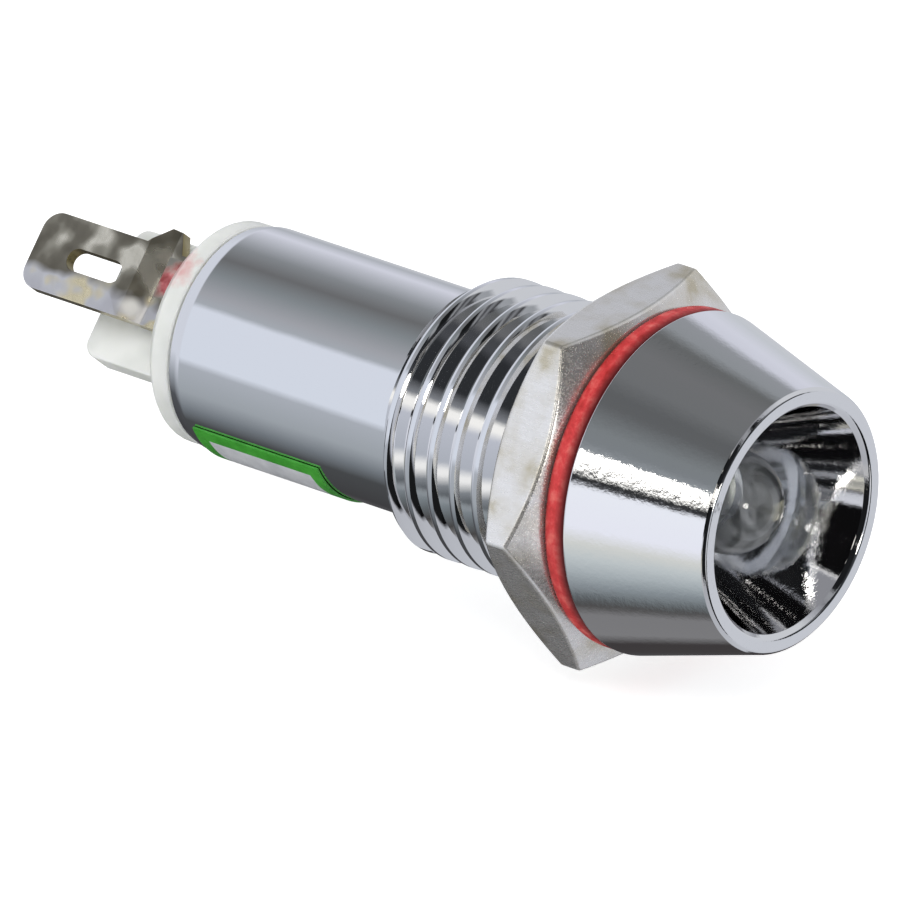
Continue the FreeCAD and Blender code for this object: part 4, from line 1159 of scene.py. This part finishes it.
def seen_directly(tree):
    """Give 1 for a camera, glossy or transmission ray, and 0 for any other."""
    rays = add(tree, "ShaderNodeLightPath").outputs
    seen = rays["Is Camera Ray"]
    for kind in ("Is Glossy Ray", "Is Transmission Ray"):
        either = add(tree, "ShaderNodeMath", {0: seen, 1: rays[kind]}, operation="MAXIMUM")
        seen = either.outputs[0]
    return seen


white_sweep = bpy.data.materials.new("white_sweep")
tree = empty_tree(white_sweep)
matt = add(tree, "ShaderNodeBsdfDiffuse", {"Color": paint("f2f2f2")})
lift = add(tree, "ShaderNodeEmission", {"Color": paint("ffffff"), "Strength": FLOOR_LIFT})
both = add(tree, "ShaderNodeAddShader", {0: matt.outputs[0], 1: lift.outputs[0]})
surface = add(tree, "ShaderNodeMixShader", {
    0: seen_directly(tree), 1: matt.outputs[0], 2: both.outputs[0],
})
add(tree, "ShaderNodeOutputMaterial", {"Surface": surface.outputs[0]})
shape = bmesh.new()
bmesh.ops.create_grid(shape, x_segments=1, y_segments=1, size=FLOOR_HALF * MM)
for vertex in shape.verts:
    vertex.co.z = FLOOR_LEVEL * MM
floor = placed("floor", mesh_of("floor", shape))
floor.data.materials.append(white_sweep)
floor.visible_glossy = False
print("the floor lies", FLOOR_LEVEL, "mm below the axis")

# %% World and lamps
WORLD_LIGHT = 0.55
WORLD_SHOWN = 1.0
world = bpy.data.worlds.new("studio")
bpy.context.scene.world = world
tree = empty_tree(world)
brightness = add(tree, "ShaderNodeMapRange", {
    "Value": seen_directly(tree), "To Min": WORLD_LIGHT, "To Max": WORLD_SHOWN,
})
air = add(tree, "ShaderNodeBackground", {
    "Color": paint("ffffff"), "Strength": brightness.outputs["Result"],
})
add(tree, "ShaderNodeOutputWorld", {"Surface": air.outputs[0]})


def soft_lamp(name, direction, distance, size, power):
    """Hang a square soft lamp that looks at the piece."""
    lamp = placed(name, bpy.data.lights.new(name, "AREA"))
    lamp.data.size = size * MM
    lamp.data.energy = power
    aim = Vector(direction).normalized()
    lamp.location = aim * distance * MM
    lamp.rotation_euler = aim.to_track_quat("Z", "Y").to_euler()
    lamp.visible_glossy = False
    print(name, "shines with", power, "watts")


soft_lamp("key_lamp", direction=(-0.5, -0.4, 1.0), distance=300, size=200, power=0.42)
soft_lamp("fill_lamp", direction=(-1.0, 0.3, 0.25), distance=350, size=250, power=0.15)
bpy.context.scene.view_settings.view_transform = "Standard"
++++++++++++++++++++
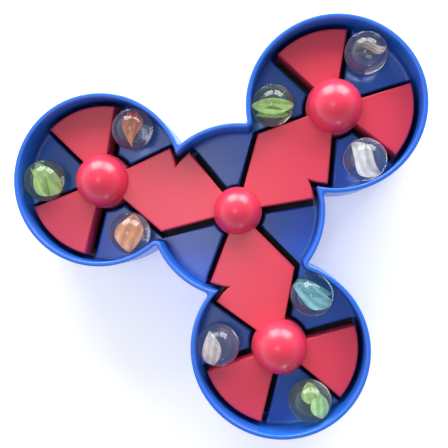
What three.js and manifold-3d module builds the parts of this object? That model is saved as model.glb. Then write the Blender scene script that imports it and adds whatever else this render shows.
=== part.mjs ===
++++++++++++++++++++
◆ Task brief ◆
Print the lines from the line containing "Continue the FreeCAD" to the line containing "return seen", both ends included, exactly and with nothing added.

◆ Answer below ◆
Continue the FreeCAD and Blender code for this object: part 4, from line 1159 of scene.py. This part finishes it.
def seen_directly(tree):
    """Give 1 for a camera, glossy or transmission ray, and 0 for any other."""
    rays = add(tree, "ShaderNodeLightPath").outputs
    seen = rays["Is Camera Ray"]
    for kind in ("Is Glossy Ray", "Is Transmission Ray"):
        either = add(tree, "ShaderNodeMath", {0: seen, 1: rays[kind]}, operation="MAXIMUM")
        seen = either.outputs[0]
    return seen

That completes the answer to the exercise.